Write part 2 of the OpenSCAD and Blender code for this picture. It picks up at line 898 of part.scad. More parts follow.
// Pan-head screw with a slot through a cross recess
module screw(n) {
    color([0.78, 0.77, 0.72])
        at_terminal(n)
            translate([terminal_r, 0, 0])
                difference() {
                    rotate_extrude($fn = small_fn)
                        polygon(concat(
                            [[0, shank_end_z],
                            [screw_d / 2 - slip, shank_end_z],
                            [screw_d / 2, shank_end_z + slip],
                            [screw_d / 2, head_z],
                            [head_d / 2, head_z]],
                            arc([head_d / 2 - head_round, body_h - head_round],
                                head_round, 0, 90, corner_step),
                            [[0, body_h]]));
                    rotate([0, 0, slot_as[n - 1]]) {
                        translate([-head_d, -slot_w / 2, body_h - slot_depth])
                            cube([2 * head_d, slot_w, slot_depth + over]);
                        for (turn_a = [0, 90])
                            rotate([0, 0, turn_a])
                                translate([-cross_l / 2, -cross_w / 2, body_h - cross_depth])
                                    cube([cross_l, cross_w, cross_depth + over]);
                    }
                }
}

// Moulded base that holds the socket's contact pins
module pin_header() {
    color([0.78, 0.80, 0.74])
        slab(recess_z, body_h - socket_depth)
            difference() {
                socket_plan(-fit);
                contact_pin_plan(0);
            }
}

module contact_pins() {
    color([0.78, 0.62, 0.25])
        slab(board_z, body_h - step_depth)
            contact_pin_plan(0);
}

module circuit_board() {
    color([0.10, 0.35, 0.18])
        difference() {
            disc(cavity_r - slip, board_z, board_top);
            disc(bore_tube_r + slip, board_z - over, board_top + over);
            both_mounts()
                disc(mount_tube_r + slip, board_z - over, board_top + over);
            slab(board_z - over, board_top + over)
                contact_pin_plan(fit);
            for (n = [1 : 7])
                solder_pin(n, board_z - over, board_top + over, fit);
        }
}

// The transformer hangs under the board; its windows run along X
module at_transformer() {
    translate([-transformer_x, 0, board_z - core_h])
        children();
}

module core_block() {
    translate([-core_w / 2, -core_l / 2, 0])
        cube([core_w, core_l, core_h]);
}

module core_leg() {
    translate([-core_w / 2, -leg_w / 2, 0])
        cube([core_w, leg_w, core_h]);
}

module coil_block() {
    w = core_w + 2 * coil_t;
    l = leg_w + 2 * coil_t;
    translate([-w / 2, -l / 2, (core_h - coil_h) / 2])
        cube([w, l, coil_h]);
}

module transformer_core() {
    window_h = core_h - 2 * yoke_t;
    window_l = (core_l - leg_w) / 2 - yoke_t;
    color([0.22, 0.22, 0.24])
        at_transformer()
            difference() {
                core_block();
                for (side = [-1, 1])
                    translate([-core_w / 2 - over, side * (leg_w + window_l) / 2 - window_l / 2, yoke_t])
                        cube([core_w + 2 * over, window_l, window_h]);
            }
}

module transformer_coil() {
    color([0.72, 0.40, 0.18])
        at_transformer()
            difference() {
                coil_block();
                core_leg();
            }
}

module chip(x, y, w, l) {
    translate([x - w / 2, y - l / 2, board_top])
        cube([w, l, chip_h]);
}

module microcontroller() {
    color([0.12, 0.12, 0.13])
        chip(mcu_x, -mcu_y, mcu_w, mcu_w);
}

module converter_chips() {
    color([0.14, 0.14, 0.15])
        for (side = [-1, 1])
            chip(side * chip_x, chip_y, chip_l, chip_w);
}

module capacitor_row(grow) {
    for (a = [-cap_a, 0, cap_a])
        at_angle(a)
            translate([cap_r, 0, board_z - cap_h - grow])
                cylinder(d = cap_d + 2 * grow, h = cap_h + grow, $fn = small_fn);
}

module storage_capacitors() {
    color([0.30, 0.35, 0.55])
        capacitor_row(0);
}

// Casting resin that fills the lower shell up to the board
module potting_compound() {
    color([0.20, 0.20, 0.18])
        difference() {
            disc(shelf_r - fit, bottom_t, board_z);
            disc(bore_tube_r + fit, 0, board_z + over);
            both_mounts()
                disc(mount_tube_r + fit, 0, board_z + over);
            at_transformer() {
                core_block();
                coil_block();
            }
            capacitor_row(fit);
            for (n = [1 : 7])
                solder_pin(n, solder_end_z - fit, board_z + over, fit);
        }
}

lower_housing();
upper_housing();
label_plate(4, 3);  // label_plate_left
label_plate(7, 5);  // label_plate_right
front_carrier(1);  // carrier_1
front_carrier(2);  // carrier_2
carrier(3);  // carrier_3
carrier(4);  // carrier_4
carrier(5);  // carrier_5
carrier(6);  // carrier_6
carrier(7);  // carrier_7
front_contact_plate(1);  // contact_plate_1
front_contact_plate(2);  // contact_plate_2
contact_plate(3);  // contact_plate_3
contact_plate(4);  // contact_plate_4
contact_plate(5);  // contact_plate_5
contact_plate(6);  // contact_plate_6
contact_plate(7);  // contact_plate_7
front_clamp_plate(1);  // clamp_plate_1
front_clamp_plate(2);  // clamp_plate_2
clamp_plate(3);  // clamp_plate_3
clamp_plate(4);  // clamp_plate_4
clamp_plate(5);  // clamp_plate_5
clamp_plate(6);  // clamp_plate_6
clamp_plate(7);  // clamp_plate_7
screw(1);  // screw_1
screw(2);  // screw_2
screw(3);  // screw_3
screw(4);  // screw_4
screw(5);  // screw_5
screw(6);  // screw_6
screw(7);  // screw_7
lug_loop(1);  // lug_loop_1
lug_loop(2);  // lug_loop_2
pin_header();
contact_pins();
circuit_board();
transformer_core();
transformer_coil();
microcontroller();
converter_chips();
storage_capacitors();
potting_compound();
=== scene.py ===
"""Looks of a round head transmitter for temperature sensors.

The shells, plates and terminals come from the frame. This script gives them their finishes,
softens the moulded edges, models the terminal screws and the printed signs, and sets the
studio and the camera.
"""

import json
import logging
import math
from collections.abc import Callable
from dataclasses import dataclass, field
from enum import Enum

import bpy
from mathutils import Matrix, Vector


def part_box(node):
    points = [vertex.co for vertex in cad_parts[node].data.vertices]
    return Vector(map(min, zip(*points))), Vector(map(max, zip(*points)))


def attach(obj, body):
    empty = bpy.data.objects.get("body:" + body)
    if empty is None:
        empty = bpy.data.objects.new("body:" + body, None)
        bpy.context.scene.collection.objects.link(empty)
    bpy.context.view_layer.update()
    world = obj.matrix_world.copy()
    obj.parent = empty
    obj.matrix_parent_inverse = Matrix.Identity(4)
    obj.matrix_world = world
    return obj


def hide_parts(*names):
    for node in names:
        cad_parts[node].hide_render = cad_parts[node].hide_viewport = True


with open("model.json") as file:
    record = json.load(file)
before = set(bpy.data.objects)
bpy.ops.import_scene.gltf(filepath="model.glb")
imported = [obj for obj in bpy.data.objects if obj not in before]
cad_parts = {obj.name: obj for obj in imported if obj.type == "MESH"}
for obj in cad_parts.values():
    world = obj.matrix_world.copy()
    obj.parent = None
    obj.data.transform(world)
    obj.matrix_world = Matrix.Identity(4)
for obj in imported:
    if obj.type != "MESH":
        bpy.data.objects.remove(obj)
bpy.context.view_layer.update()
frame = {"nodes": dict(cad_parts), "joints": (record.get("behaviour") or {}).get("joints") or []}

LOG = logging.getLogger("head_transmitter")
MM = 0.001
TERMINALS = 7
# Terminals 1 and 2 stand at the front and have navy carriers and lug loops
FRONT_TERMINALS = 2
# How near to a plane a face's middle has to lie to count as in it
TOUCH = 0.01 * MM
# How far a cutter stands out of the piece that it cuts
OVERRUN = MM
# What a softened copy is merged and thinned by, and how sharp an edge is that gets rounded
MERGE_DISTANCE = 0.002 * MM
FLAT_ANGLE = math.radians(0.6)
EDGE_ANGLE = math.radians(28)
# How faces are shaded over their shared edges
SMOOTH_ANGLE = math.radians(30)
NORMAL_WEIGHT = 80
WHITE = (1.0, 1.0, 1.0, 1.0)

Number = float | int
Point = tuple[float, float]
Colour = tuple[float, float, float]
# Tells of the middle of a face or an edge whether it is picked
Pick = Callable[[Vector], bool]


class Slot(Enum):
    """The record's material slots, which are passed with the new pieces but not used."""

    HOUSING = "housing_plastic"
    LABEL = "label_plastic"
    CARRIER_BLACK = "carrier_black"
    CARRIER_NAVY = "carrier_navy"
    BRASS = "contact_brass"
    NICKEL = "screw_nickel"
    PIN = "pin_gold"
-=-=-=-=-
-- What you have to do --
Begin at the line that has "pin_header();", stop after the line that has "bpy.data.objects.remove(obj)", and repeat exactly those lines, nothing more.

-- Result --
pin_header();
contact_pins();
circuit_board();
transformer_core();
transformer_coil();
microcontroller();
converter_chips();
storage_capacitors();
potting_compound();
=== scene.py ===
"""Looks of a round head transmitter for temperature sensors.

The shells, plates and terminals come from the frame. This script gives them their finishes,
softens the moulded edges, models the terminal screws and the printed signs, and sets the
studio and the camera.
"""

import json
import logging
import math
from collections.abc import Callable
from dataclasses import dataclass, field
from enum import Enum

import bpy
from mathutils import Matrix, Vector


def part_box(node):
    points = [vertex.co for vertex in cad_parts[node].data.vertices]
    return Vector(map(min, zip(*points))), Vector(map(max, zip(*points)))


def attach(obj, body):
    empty = bpy.data.objects.get("body:" + body)
    if empty is None:
        empty = bpy.data.objects.new("body:" + body, None)
        bpy.context.scene.collection.objects.link(empty)
    bpy.context.view_layer.update()
    world = obj.matrix_world.copy()
    obj.parent = empty
    obj.matrix_parent_inverse = Matrix.Identity(4)
    obj.matrix_world = world
    return obj


def hide_parts(*names):
    for node in names:
        cad_parts[node].hide_render = cad_parts[node].hide_viewport = True


with open("model.json") as file:
    record = json.load(file)
before = set(bpy.data.objects)
bpy.ops.import_scene.gltf(filepath="model.glb")
imported = [obj for obj in bpy.data.objects if obj not in before]
cad_parts = {obj.name: obj for obj in imported if obj.type == "MESH"}
for obj in cad_parts.values():
    world = obj.matrix_world.copy()
    obj.parent = None
    obj.data.transform(world)
    obj.matrix_world = Matrix.Identity(4)
for obj in imported:
    if obj.type != "MESH":
        bpy.data.objects.remove(obj)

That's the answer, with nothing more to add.